We had our lines in at about 145 pm and got our first bull within an hour. It got a little slow until the sun started going down. We got slammed by a school of reds and at one point all of the lines were out of the water because we couldn't keep up with the bight lol. After that we put the lines back in but that was the end of our luck for the day. We tallyed up 5 bulls one slot a couple of blues and a few that got away. The big one was 39 inches at 24.5 lbs


----------



## T140 (Nov 20, 2007)

Nice haul

Sent from my HTCONE using Tapatalk


----------



## Jason (Oct 2, 2007)

Purty bull, great job!!!!


----------



## Fishing Dad (Jan 4, 2014)

nice fish. what did you use for bait


----------



## Pilar (Oct 28, 2014)

Those bull bites never get old..nice catch!


----------



## kreis619 (Dec 24, 2014)

We were using cut mullet for bait


----------



## ThaFish (Feb 27, 2013)

Way to go bro, nice looking bulls!


----------



## Northernhunter (Sep 28, 2014)

I did have a pomp rig out but no go.
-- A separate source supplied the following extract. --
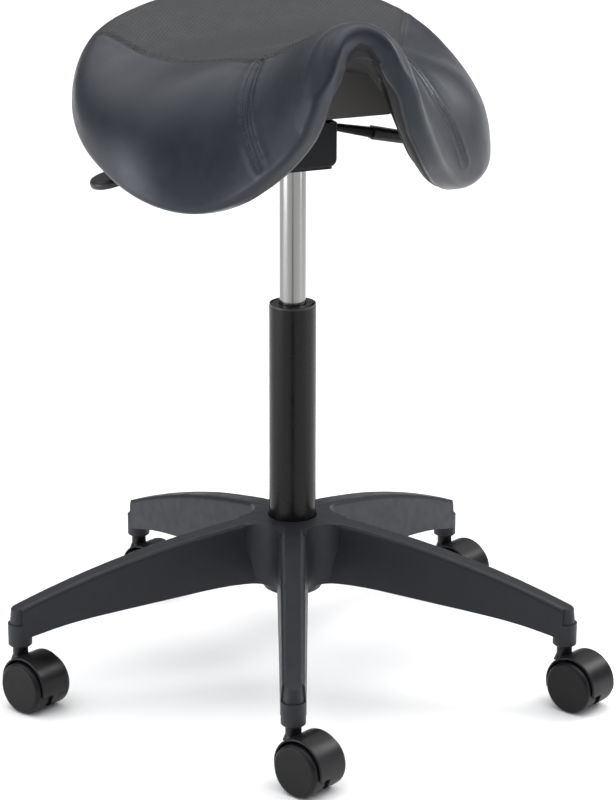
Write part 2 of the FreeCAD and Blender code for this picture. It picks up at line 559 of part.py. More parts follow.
# ---------------------------------------------------------------- castors
def castor_parts():
    # built with the stem on the origin, trailing towards +X, axle along Y
    cx, cz = TRAIL - 0.8, WHEEL_R + 0.8
    hood = Part.makeCylinder(HOOD_R, 2 * HOOD_HALF, V(cx, -HOOD_HALF, cz), V(0, 1, 0))
    hood = soften(hood, lambda e: True, 1.2)
    web = Part.makeCylinder(HOOD_R, 8.4, V(cx, -4.2, cz), V(0, 1, 0))
    inner = Part.makeCylinder(HOOD_R - HOOD_WALL, 2 * HOOD_HALF + 4, V(cx, -HOOD_HALF - 2, cz), V(0, 1, 0))
    shell = hood.cut(inner)
    shell = shell.cut(block(-60, 90, -40, 40, -20, 20.5))
    shell = shell.cut(block(cx - 5, 90, -40, 40, -20, 22.8))
    middle = web.cut(block(-60, 90, -10, 10, -20, 13.0))
    # the web stays behind the wheels' treads at the floor
    hood = shell.fuse(middle)
    neck = cyl(8.2, 40, 63.6).fuse(cone(11.5, 8.2, 46, 55.0))
    neck = neck.cut(block(-40, 40, -40, -4.2, 0, 50.2)).cut(block(-40, 40, 4.2, 40, 0, 50.2))
    neck = neck.cut(Part.makeCylinder(HOOD_R - HOOD_WALL, 60, V(cx, -30, cz), V(0, 1, 0)))
    boss = cyl(8.2, 30, 60).common(block(-20, 20, -4.2, 4.2, 20, 70))
    hood = hood.fuse(neck).fuse(boss)
    # stem seat runs down inside the web
    hood = hood.cut(cyl(3.6, 40, 70))
    hood = hood.cut(cyl(CASTOR_STEM_R, 50, 70))
    axle_hole = Part.makeCylinder(AXLE_R, 40, V(TRAIL, -20, WHEEL_R), V(0, 1, 0))
    hood = hood.cut(axle_hole).removeSplitter()
    stem = cyl(3.6, 40, 50.5).fuse(cyl(CASTOR_STEM_R, 50, 92)).removeSplitter()
    stem = soften(stem, lambda e: e.BoundBox.ZMin > 91.9, 1.5)
    stem = stem.cut(tube(8, 4.6, 84.5, 87.0))
    axle = Part.makeCylinder(AXLE_R, 38, V(TRAIL, -19, WHEEL_R), V(0, 1, 0))
    axle = soften(axle, lambda e: True, 0.4)
    # wheel: rounded tread edge, shallow dished hub face, blind bore
    R, o, i = WHEEL_R, WHEEL_OUT, WHEEL_IN
    prof = [V(0, 0, i), V(R - 1.0, 0, i), V(R, 0, i + 1.0), V(R, 0, o - 4.2)]
    e = [Part.makeLine(prof[0], prof[1]), Part.makeLine(prof[1], prof[2]), Part.makeLine(prof[2], prof[3])]
    a0 = V(R, 0, o - 4.2)
    am = V(R - 4.2 * (1 - math.cos(math.radians(45))), 0, o - 4.2 + 4.2 * math.sin(math.radians(45)))
    a1 = V(R - 4.2, 0, o)
    e.append(Part.Arc(a0, am, a1).toShape())
    e.append(Part.makeLine(a1, V(0, 0, o)))
    e.append(Part.makeLine(V(0, 0, o), V(0, 0, i)))
    wheel = Part.Face(Part.Wire(e)).revolve(V(0, 0, 0), V(0, 0, 1), 360)
    wheel = wheel.cut(cyl(AXLE_R + RUN, i - 1, 19.6))
    wheel = wheel.cut(tube(22.5, 8.0, i - 1, 13.0).cut(block(-30, 30, -1.2, 1.2, 0, 20)).cut(block(-1.2, 1.2, -30, 30, 0, 20)))
    right = wheel.copy()
    right.rotate(V(0, 0, 0), V(1, 0, 0), -90)
    left = right.mirror(V(0, 0, 0), V(0, 1, 0))
    for w in (left, right):
        w.translate(V(TRAIL, 0, WHEEL_R))
    return hood, stem, axle, left, right


hood, stem, axle, wl, wr = castor_parts()
for k, a in enumerate(ARM_ANGLES):
    px = STEM_R * math.cos(math.radians(a))
    py = STEM_R * math.sin(math.radians(a))
    for name, shape in (("hood", hood), ("stem", stem), ("axle", axle), ("wheel_left", wl), ("wheel_right", wr)):
        s = spin(shape, TRAIL_ANGLE)
        s.translate(V(px, py, 0))
        save("castor_%d_%s" % (k + 1, name), s)

print(len(DONE), "nodes")
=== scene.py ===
import bpy
import json
import math
import numpy as np
from mathutils import Matrix, Vector


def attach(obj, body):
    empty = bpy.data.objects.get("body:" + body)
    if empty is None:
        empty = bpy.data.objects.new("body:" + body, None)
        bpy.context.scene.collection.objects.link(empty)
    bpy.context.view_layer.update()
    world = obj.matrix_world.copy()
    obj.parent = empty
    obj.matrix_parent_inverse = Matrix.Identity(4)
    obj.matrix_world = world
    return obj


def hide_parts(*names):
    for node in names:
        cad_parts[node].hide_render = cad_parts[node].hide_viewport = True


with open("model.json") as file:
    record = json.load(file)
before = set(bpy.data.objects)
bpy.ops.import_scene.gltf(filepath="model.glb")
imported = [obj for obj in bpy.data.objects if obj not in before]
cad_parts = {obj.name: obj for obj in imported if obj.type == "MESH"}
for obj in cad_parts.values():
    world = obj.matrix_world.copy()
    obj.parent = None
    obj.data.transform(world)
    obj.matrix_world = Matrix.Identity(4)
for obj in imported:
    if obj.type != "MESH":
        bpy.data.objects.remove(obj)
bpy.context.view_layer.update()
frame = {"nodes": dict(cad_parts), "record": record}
nodes = frame["nodes"]
MM = 0.001

# ------------------------------------------------------------------ seat form
RIM = [(0, -180, 726), (13, -182, 719.5), (26, -185.5, 702), (37, -188, 685), (48, -188.5, 667), (87, -166, 603), (119, -134, 566), (153, -106, 553),
       (190, -72, 561), (212, -26, 579), (221, 27, 606), (211, 80, 644), (174, 120, 679),
       (125, 141, 696), (85, 161, 701), (43, 173, 702), (0, 175, 704)]
CEN_Y = [-190, -166, -134, -106, -90, -70, -36, 0, 33, 64, 100, 120, 150, 176]
CEN_Z = [722, 724, 717, 707, 700, 692, 681, 674, 674.5, 678, 688, 694, 702, 704]
SEC_Y = [-192, -176, -153, -122, -94, -70, -36, 0, 64, 110, 140, 176]
SEC_A = [0.64, 0.62, 0.46, 0.42, 0.43, 0.50, 0.58, 0.60, 0.58, 0.50, 0.45, 0.40]
SEC_C = [0.93, 0.92, 0.80, 0.80, 0.89, 0.95, 0.976, 0.977, 0.972, 0.95, 0.90, 0.85]
SEC_D = [0.72, 0.70, 0.50, 0.44, 0.56, 0.62, 0.67, 0.70, 0.72, 0.80, 0.80, 0.80]
HALF = 16.0


def cubic(xs, ys, x):
    """Smooth Catmull-Rom style interpolation of a table."""
    xs, ys = np.array(xs, float), np.array(ys, float)
    m = np.gradient(ys, xs)
    x = np.clip(x, xs[0], xs[-1])
    i = np.clip(np.searchsorted(xs, x) - 1, 0, len(xs) - 2)
    h = xs[i + 1] - xs[i]
    t = (x - xs[i]) / h
    return ((2 * t ** 3 - 3 * t ** 2 + 1) * ys[i] + (t ** 3 - 2 * t ** 2 + t) * h * m[i]
            + (-2 * t ** 3 + 3 * t ** 2) * ys[i + 1] + (t ** 3 - t ** 2) * h * m[i + 1])


def closed_spline(P, per):
    """Periodic cubic spline through points P, about per mm between samples."""
    P = np.array(P, float)
    n = len(P)
    h = np.linalg.norm(np.roll(P, -1, 0) - P, axis=1)
    A = np.zeros((n, n))
    B = np.zeros((n, 3))
    for k in range(n):
        a, b = h[k - 1], h[k]
        A[k, (k - 1) % n] = a
        A[k, k] = 2 * (a + b)
        A[k, (k + 1) % n] = b
        B[k] = 6 * ((P[(k + 1) % n] - P[k]) / b - (P[k] - P[k - 1]) / a)
    M = np.linalg.solve(A, B)
    out = []
    for k in range(n):
        m = max(4, int(h[k] / per))
        t = np.linspace(0, h[k], m, endpoint=False)[:, None]
        q = (k + 1) % n
        out.append(M[k] * (h[k] - t) ** 3 / (6 * h[k]) + M[q] * t ** 3 / (6 * h[k])
                   + (P[k] / h[k] - M[k] * h[k] / 6) * (h[k] - t) + (P[q] / h[k] - M[q] * h[k] / 6) * t)
    return np.vstack(out)


def rim_core(count):
    """Middle of the rounded edge on the sitter's left, front to rear, evenly spaced."""
    loop = RIM + [(-x, y, z) for x, y, z in RIM[-2:0:-1]]
    c = closed_spline(loop, 1.0)
    d = np.roll(c, -1, 0) - np.roll(c, 1, 0)
    n = np.hypot(d[:, 0], d[:, 1])
    nx, ny = d[:, 1] / n, -d[:, 0] / n
    lift = 9.0 * np.clip((640.0 - c[:, 2]) / 60.0, 0, 1)
    core = np.stack([c[:, 0] - HALF * nx, c[:, 1] - HALF * ny, c[:, 2] + lift], 1)
    k = int(np.argmax(c[:, 1] - 1e3 * (np.abs(c[:, 0]) > 0.6)))
    core = core[:k + 1]
    core[0, 0] = core[-1, 0] = 0.0
    for _ in range(6):
        core[1:-1] = 0.5 * core[1:-1] + 0.25 * (core[:-2] + core[2:])
    acc = np.concatenate([[0], np.cumsum(np.linalg.norm(np.diff(core, axis=0), axis=1))])
    s = np.linspace(0, acc[-1], count)
    return np.stack([np.interp(s, acc, core[:, q]) for q in range(3)], 1), s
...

Love getting into the Bulls but really looking forward to some pompano. It was a pretty good night though. Got to see a momma dolphin and some young ones put on an acrobatic show as well. A day fishing on the beach always beats a day at home wishing you were out fishing!


----------



## GROUPERKING (Sep 28, 2011)

Good trip ! Thanks for the report . It want be too much longer on the pompano .


----------